Rotations

All students are required to take at least three rotations. This can be supplemented with a fourth rotation in the summer after the second semester, if the student has not yet found a dissertation advisor. Three credits will be given for the 3 rotation sequence, which is graded as pass/fail.

Rotation schedule for 2017-2018 (approximate):
       Late September – November 17
       November 28 – March 9
       March 26 – May 18

The laboratory rotations provide students with the opportunity to broaden their scientific experience in Computational Biology and Bioinformatics and are the basis for ultimately choosing the laboratory for their thesis research. The CBB Registrar maintains a notebook with short reports about all the rotations that CBB students have done in the past. Entering students are encouraged to consult this resource.

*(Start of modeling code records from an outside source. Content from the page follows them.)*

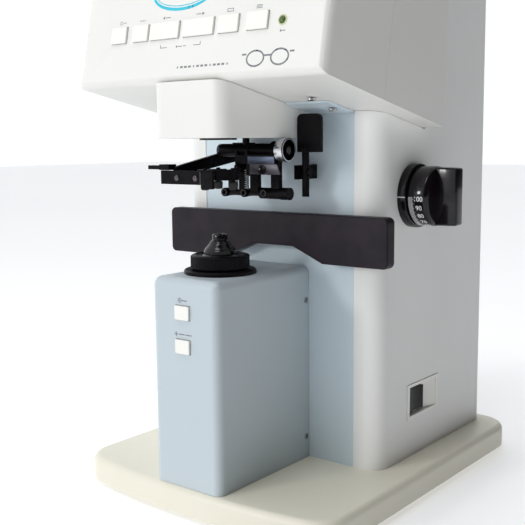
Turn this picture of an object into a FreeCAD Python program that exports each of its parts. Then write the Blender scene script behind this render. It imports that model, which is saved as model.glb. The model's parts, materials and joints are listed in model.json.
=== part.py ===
"""Auto lensmeter: base, column, tilted head, lower optics tower, sliding lens table, lens holder, marker.

The origin is on the resting plane, under the optical axis. +X is the operator's right, +Y points to the back
of the instrument and +Z is up. Lengths are in millimetres and angles in degrees.
"""
import FreeCAD
import Part
import Sketcher
import math
import os
import re
from FreeCAD import Placement, Rotation, Vector

SIZES = [
    # base and feet
    ("foot_height", 4, "rubber foot below the base"),
    ("foot_radius", 11, "rubber foot"),
    ("foot_inset", 30, "foot centre in from the base's sides"),
    ("base_width", 229, "overall width of the base"),
    ("base_back", 242, "back edge of the base behind the optical axis"),
    ("base_side_front", 31.3, "front corners ahead of the optical axis"),
    ("base_bow", 11.2, "how far the front edge bows out"),
    ("base_thickness", 18, "base plate"),
    ("base_corner", 25, "corners seen from above"),
    ("base_edge", 5, "rounding of the upper edge"),
    # casings
    ("wall", 3, "wall of the moulded covers"),
    ("seat", 0.2, "gap between a cover and what it fits round"),
    ("tower_width", 60, "lower optics tower"),
    ("tower_front", 38.3, "tower front ahead of the optical axis"),
    ("tower_height", 145.3, "tower above the base"),
    ("tower_edge", 6, "rounding of the tower's edges"),
    ("column_width", 180.8, "column"),
    ("column_front", 64, "front panel behind the optical axis"),
    ("column_back", 229, "back of the column"),
    ("column_corner", 14, "rounding of the column's front corners"),
    ("panel_width", 138.4, "blue-grey panel between the column's flanges"),
    ("panel_thickness", 2, "front panel sheet"),
    ("head_width", 216.4, "head"),
    ("head_front", 30.2, "lower front edge of the head ahead of the optical axis"),
    ("head_bottom", 297.3, "height of that edge"),
    ("head_tilt", 11.5, "lean of the front face, and slope of the underside"),
    ("head_height", 140, "front face along its lean"),
    ("head_back", 126, "back of the head's lower edge"),
    ("head_top_drop", 10, "fall of the top towards the back"),
    ("head_back_lean", 9, "how far the top of the head's back leans over"),
    ("head_bevel", 70, "depth of the front cover"),
    ("head_edge", 6, "rounding of the head's edges"),
    ("neck_width", 64, "upper optics housing"),
    ("neck_front", 32, "its front ahead of the optical axis"),
    ("neck_bottom", 260.2, "its lower edge"),
    ("neck_corner", 10, "rounding of its front corners"),
    ("neck_plate_thickness", 2.5, "dark plate that closes it"),
    # display and keys, measured in the head's own leaning frame
    ("window_width", 112, "display window"),
    ("window_height", 56, "display window along the face"),
    ("window_rise", 72, "its lower edge above the head's lower edge"),
    ("key_height", 11.2, "keys along the face"),
    ("key_rise", 29.6, "lower edge of the keys"),
    ("key_depth", 6, "keys, front to back"),
    ("key_proud", 1.6, "keys ahead of the face"),
    ("key_gap", 0.35, "gap round a key"),
    ("button_x", -0.5, "tower buttons' middle, right of the optical axis"),
    ("button_width", 12.4, "tower buttons"),
    ("button_height", 9.4, "tower buttons"),
    # nosepiece
    ("flange_radius", 25.3, "nose flange"),
    ("flange_thickness", 3, "nose flange"),
    ("ring_radius", 20.6, "knurled ring"),
    ("ring_height", 10.6, "knurled ring"),
    ("bell_radius", 11.4, "foot of the nosepiece"),
    ("tip_radius", 5.4, "tip of the nosepiece"),
    ("nose_tip", 194.5, "height of the lens rest"),
    ("bore_radius", 3.6, "light opening of the nosepiece"),
    ("ring_clearance", 0.05, "running fit of the knurled ring on its threadless seat"),
    # lens table
    ("table_length", 199.5, "lens table bar"),
    ("table_offset", 4.75, "its middle to the right of the optical axis"),
    ("table_height", 35, "lens table bar"),
    ("table_bottom", 171.3, "its lower edge"),
    ("table_thickness", 10, "front to back"),
    ("table_front", 50, "its face behind the optical axis at rest"),
    ("table_corner", 4, "rounded ends"),
    ("table_travel", 22, "forward travel"),
    ("cutout_height", 11.2, "clearance cut in the lower edge"),
    ("cutout_x", 7, "its middle, right of the optical axis"),
    ("cutout_top", 36, "its width at the top"),
    ("cutout_slope", 26, "run of each sloping side"),
    ("rail_radius", 4, "table rails"),
    ("rail_spacing", 88, "between the two rails"),
    ("rail_length", 92, "rails behind the bar"),
    ("rail_height", 188, "height of the rails"),
    ("rack_x", 60, "rack and pinion, right of the optical axis"),
    ("rack_width", 6, "rack"),
    ("gear_module", 1, "tooth size"),
    ("pinion_teeth", 32, "pinion"),
    ("running_clearance", 0.05, "radial clearance of shafts and rods"),
    # dial knob
    ("knob_y", 109.5, "dial axis behind the optical axis"),
    ("knob_z", 218, "height of the dial axis"),
    ("dial_ring_radius", 23, "index ring on the casing"),
    ("dial_ring_thickness", 6.5, "index ring"),
    ("drum_radius", 21.3, "numbered drum"),
    ("drum_length", 15, "numbered drum"),
    ("grip_length", 15, "grip bar ahead of the drum"),
    ("grip_thickness", 13, "grip bar across"),
    ("shaft_radius", 4, "dial shaft"),
    # lens holder
    ("holder_hub_radius", 14.5, "pin ring"),
    ("holder_bore", 7.5, "hole of the pin ring"),
    ("holder_bottom", 231.8, "underside of the pin ring"),
    ("holder_thickness", 7.2, "pin ring"),
    ("holder_travel", 28, "downward travel"),
    ("pin_circle", 11, "pins' distance from the optical axis"),
    ("pin_radius", 1.5, "lens pins"),
    ("pin_bottom", 225, "tips of the lens pins"),
    ("arm_x", -28, "side arm's middle plane"),
    ("arm_thickness", 3, "side arm"),
    ("holder_rod_x", -19, "slide rod of the holder"),
    ("holder_rod_y", 52, "slide rod of the holder"),
    ("slide_rod_radius", 2.5, "slide rods of holder and marker"),
    # marker
    ("barrel_y", 30, "marker barrel behind the optical axis"),
    ("barrel_z", 251.6, "marker barrel's height at rest"),
    ("barrel_radius", 4.7, "marker barrel"),
    ("marker_leg", 30, "barrel axis to the pens"),
    ("pen_spacing", 18, "between neighbouring pens"),
    ("pen_radius", 2.8, "pen holders"),
    ("pen_length", 14, "pen holder and tip"),
    ("disc_radius", 8.2, "end disc of the barrel"),
    ("marker_travel", 36, "marker's downward travel"),
    # marker lever
    ("lever_x", 40.5, "lever rod, right of the optical axis"),
    ("lever_y", 46, "lever pivot behind the optical axis"),
    ("lever_z", 236, "height of the lever pivot"),
    ("lever_rod_radius", 2.6, "lever rod"),
    ("thumb_width", 20.5, "thumb plate"),
    ("thumb_height", 26.6, "thumb plate"),
    ("thumb_rise", 14, "thumb plate above the pivot"),
    # switch
    ("switch_y", 119.5, "rocker's middle"),
    ("switch_z", 64, "rocker's height"),
    ("switch_length", 23, "rocker along the casing"),
    ("switch_height", 21, "rocker"),
    ("switch_recess", 3.5, "depth of the recess floor"),
    ("ramp_length", 17, "finger ramp behind the rocker"),
]

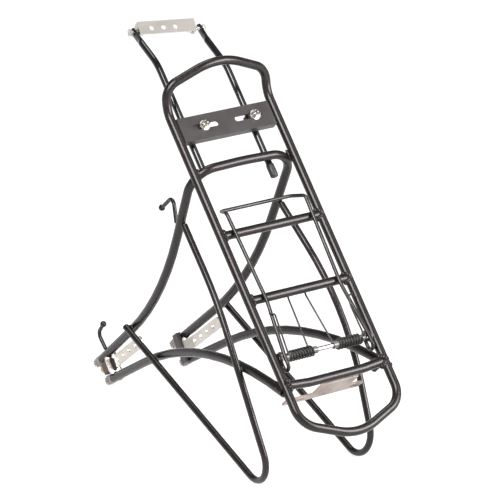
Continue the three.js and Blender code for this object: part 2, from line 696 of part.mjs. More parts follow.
// The lowest point of a mesh when the deck is tipped by an angle.
function lowest(mesh, angle) {
  const { array } = mesh.geometry.attributes.position;
  let low = Infinity;
  for (let i = 0; i < array.length; i += 3) {
    low = Math.min(low, array[i + 1] * Math.sin(angle) + array[i + 2] * Math.cos(angle));
  }
  return low;
}

// The tilt at which the side rod's bend and the rear leg's end touch the ground together.
function standingTilt({ rear, rod: sideRod }) {
  let [shallow, steep] = TILT_SEARCH;
  for (let i = 0; i < TILT_HALVINGS; i += 1) {
    const middle = (shallow + steep) / 2;
    if (lowest(sideRod, middle) < lowest(rear, middle)) {
      steep = middle;
    } else {
      shallow = middle;
    }
  }
  return (shallow + steep) / 2;
}

const rack = new THREE.Group();
rack.name = "luggage_rack";
deck.rotation.x = standingTilt(rests[1]);
rack.add(deck);
rack.updateMatrixWorld(true);
const bounds = new THREE.Box3().setFromObject(rack, true);
const centre = bounds.getCenter(new THREE.Vector3());
deck.position.set(-centre.x, -centre.y, -bounds.min.z);

export default rack;
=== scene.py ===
# Visual model of a tubular bicycle rear rack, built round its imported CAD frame.
# Shapes are laid out in millimetres in the deck frame (X across, Y towards the bicycle's front,
# Z up from the deck) and are turned into the row frame, in metres, when each piece is made.

import json
import math

import bmesh
import bpy
import numpy as np
from mathutils import Matrix, Vector


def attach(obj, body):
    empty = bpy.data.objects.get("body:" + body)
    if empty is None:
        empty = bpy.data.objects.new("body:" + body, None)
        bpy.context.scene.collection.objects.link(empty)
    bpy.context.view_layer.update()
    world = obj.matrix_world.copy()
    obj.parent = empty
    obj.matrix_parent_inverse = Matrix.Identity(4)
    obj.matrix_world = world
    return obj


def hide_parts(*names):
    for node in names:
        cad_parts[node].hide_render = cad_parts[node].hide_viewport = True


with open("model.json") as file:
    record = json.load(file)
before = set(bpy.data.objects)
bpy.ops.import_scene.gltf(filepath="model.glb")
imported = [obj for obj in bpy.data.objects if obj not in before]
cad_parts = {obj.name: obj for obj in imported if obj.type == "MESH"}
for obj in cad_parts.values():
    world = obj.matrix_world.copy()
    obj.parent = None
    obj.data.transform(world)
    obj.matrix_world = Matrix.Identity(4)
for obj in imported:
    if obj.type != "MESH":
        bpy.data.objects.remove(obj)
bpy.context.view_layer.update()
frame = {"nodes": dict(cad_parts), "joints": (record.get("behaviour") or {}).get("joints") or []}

# ---------------------------------------------------------------- dimensions, in millimetres

MM = 0.001
UP = np.array((0, 0, 1.0))
TUBE_R = 5.0
ROD_R = 3.75
WIRE_R = 2.1
SPRING_WIRE_R = 1.0
PEG_R = 2.3
PEG_BALL_R = 3.7
RUN_STEP, BAIL_STEP, STAY_STEP, PEG_STEP, NEAREST_STEP = 12, 8, 1.2, 0.6, 1.0
TUBE_SIDES, ROD_SIDES, PEG_SIDES, BAIL_SIDES, SPRING_SIDES = 32, 28, 24, 20, 12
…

Students should take time early on to acquaint themselves with the science that is being conducted in the labs of the CBB faculty. For example:

  • Visits to group meetings are encouraged. Schedules for group meetings are generally listed on the faculty websites (cbb.yale.edu/faculty-labs has links). After reviewing the work being conducted in the lab of your interest, make an appointment to speak with the P.I. and have ready an idea of the type of work you are interested in.
  • Several BBS departments schedule retreats during the fall to acquaint BBS students with the research being performed by their faculty. All first year BBS students are invited. The CBB Retreat is scheduled for September 7, 2012 in New Haven.
  • The CBB program schedules sessions where certain CBB faculty describe their research interests.

What happens during rotations?

Students are expected to devote non-classroom time to the rotation. This works out to approximately 15-20 hours per week. You will be given space and are expected to join in discussions with the group. Your project should be discussed with the PI or a senior member of the lab at the beginning of the rotation. Although completing a well-defined project may be possible, the short rotation period may not allow this. The most important aspect of the rotation is familiarizing yourself with the work of the lab and participating in meetings, discussions, and seminars. This is the basis on which you and a faculty member will decide on whether you would be a good fit for the lab.

Both student and PI are required to submit evaluations at the end of the rotation. Forms will be sent by the registrar. It is expected that the forms will be returned within a two week period.